Your instructions:
From the listing below, pick out each line with the word "axes".

Data excerpt:
↓

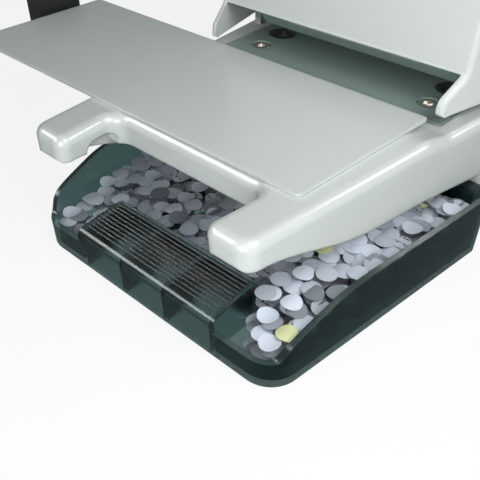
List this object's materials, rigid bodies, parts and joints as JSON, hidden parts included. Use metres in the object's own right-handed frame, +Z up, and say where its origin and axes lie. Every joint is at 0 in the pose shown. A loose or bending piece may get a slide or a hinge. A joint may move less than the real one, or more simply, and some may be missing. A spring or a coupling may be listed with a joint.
{
  "type": "electric hole punch",
  "caption": "Desk punch driven by a motor: paper slides under the head, chips fall in a smoked pull-out tray under splayed arms.",
  "frame": {"origin": "middle of the machine's footprint, on the desk", "axes": "+X to the machine's right as its user sits, +Y away from the user, +Z up"},
  "size_m": [0.205, 0.2286, 0.132],
  "materials": {
    "casting": "gloss paint",
    "table_sheet": "satin paint",
    "cover": "satin",
    "smoked": "clear smoked",
    "rubber": "matt",
    "zinc_sheet": "zinc plated",
    "steel": "ground",
    "die_steel": "phosphated",
    "screw_steel": "polished",
    "iron": "laminated",
    "brass": "machined",
    "gear_plastic": "moulded",
    "dark_plastic": "moulded",
    "button_grey": "moulded",
    "board": "lacquered",
    "lens": "clear"
  },
  "bodies": {
    "base": {"base_casting": "casting", "bottom_plate": "zinc_sheet", "bottom_plate_screws": "screw_steel", "rubber_feet": "rubber", "paper_table": "table_sheet", "table_nuts": "screw_steel", "guide_channel": "table_sheet", "die_plate": "die_steel", "die_plate_screws": "screw_steel", "die_bushes": "steel", "guide_block": "die_steel", "guide_columns": "steel", "cam_bearings": "brass", "side_frame_left": "zinc_sheet", "side_frame_right": "zinc_sheet", "tie_bars": "steel", "frame_screws": "screw_steel", "idler_shafts": "steel", "idler_clips": "screw_steel", "motor_can": "zinc_sheet", "motor_end_cap": "dark_plastic", "motor_screws": "screw_steel", "upper_paper_guide": "zinc_sheet", "back_stop": "steel", "back_stop_screws": "screw_steel", "lever_pin": "steel", "sensor_bracket": "zinc_sheet", "microswitch": "dark_plastic", "circuit_board": "board", "transformer": "iron", "power_inlet": "dark_plastic", "switch_housing": "dark_plastic", "head_cover": "cover", "cover_screws": "screw_steel", "button_board": "board", "indicator_lens": "lens"},
    "tray": {"chip_tray": "smoked"},
    "rule": {"guide_rule": "steel", "guide_stop": "dark_plastic"},
    "punch": {"crosshead": "die_steel", "punch_pins": "steel", "pin_screws": "screw_steel", "yoke_left": "zinc_sheet", "yoke_right": "zinc_sheet"},
    "cam": {"camshaft": "steel", "eccentric_left": "steel", "eccentric_right": "steel", "cam_gear": "steel"},
    "idler_one": {"first_idler": "gear_plastic"},
    "idler_two": {"second_idler": "gear_plastic"},
    "rotor": {"motor_pinion": "brass"},
    "lever": {"sensor_lever": "dark_plastic"},
    "button": {"reverse_button": "button_grey"},
    "rocker": {"power_rocker": "dark_plastic"}
  },
  "joints": [
    {"name": "tray_slide", "type": "slide", "parent": "base", "child": "tray", "axis": [0, -1, 0], "range_m": [0, 0.12]},
    {"name": "rule_slide", "type": "slide", "parent": "base", "child": "rule", "axis": [-1, 0, 0], "range_m": [0, 0.045]},
    {"name": "cam_turn", "type": "hinge", "parent": "base", "child": "cam", "pos_m": [0.03347, 0.0142, 0.10399], "axis": [1, 0, 0], "range_deg": [0, 180]},
    {"name": "punch_slide", "type": "slide", "parent": "base", "child": "punch", "axis": [0, 0, -1], "range_m": [0, 0.008]},
    {"name": "first_idler_turn", "type": "hinge", "parent": "base", "child": "idler_one", "pos_m": [0.08447, 0.0331, 0.10066], "axis": [1, 0, 0], "range_deg": [-541, 0]},
    {"name": "second_idler_turn", "type": "hinge", "parent": "base", "child": "idler_two", "pos_m": [0.08447, 0.04545, 0.08595], "axis": [1, 0, 0], "range_deg": [0, 1621]},
    {"name": "motor_turn", "type": "hinge", "parent": "base", "child": "rotor", "pos_m": [0.07847, 0.06006, 0.08176], "axis": [1, 0, 0], "range_deg": [-4537, 0]},
    {"name": "lever_swing", "type": "hinge", "parent": "base", "child": "lever", "pos_m": [0.03347, 0.0257, 0.07], "axis": [1, 0, 0], "range_deg": [0, 12], "stiffness_Nm_per_rad": 0.02, "springref_deg": -5.73},
    {"name": "reverse_press", "type": "slide", "parent": "base", "child": "button", "axis": [0, 0, -1], "range_m": [0, 0.0015], "stiffness_N_per_m": 300, "springref_m": -0.0005},
    {"name": "power_rock", "type": "hinge", "parent": "base", "child": "rocker", "pos_m": [0.05947, 0.1092, 0.026], "axis": [0, 0, 1], "range_deg": [0, 18]}
  ],
  "couplings": [
    {"joint": "punch_slide", "follows": "cam_turn", "m_per_rad": 0.002546},
    {"joint": "first_idler_turn", "follows": "cam_turn", "ratio": -3},
    {"joint": "second_idler_turn", "follows": "cam_turn", "ratio": 9},
    {"joint": "motor_turn", "follows": "cam_turn", "ratio": -25.2}
  ]
}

↑

Answer below:
List this object's materials, rigid bodies, parts and joints as JSON, hidden parts included. Use metres in the object's own right-handed frame, +Z up, and say where its origin and axes lie. Every joint is at 0 in the pose shown. A loose or bending piece may get a slide or a hinge. A joint may move less than the real one, or more simply, and some may be missing. A spring or a coupling may be listed with a joint.
  "frame": {"origin": "middle of the machine's footprint, on the desk", "axes": "+X to the machine's right as its user sits, +Y away from the user, +Z up"},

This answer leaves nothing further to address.